In relation to the commercially viable period, Mr Scott argued that there were other circumstances which should be taken into account when determining this time frame. On this issue, the court expressed the following view:
It seems to me that if it were permissible to take into account subjective considerations of each individual grower, there might be an almost infinitely variable period which could be described as the commercially viable period…The fact that a grower elects not to plant sufficient trees at the outset to ensure the business is commercially viable is a decision for that individual grower. Such a grower could not expect the Commissioner to exercise his discretion under s 35-55 in his or her favour because, to do so, would effectively render nugatory the rule dealing with losses from non-commercial business activities.
You have asked the Commissioner to exercise his discretion in relation to lead time for the 2009-10 to the 2017-18 financial years.

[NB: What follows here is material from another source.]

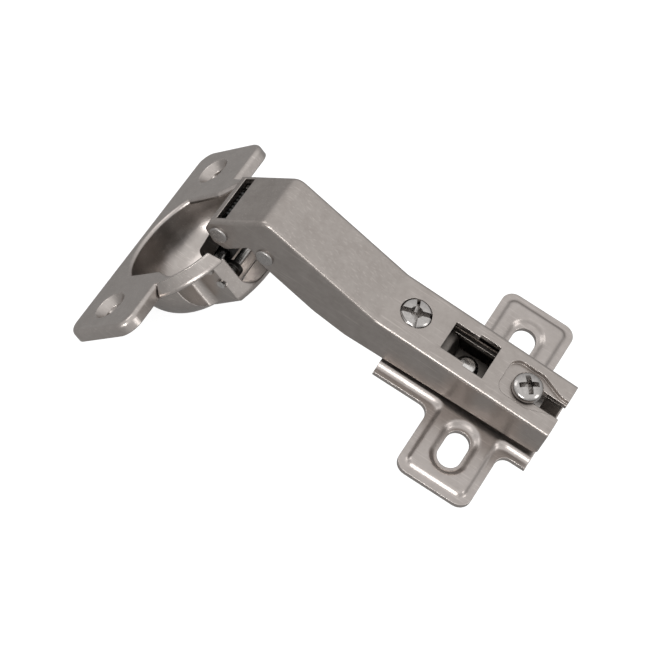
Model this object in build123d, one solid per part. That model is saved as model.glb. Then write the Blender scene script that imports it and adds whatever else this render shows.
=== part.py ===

You have predicted that a tax profit from your activity will be made 9 years after the planting of the first trees in Stage 1. From the information you have provided, it appears that your activity could make a tax profit several years before this if you chose to plant all the olive trees at the start rather than adopt a staggered planting approach. This is in line with the widely accepted commercially viable period for olive growing of 5 to 6 years.
It is acknowledged that you would have had your grounds for taking a staggered planting approach. However, the reason that your business activity will not make a profit until 2017-18 is due to a decision you have made with regards to how you run your business rather than due to any inherent features of the industry. That is, another business in the same industry could make a tax profit in a substantially shorter time frame if it did not adopt a staggered planting approach.
You have not shown that your business will produce a tax profit within the commercially viable period for the industry concerned. Therefore, the Commissioner will not exercise the discretion under paragraph 35-55(1)(c) of the ITAA 1997 in relation to your olive growing activity for the 2009-10 to 2017-18 financial years. Consequently, any losses from your activity in these financial years are required to be deferred.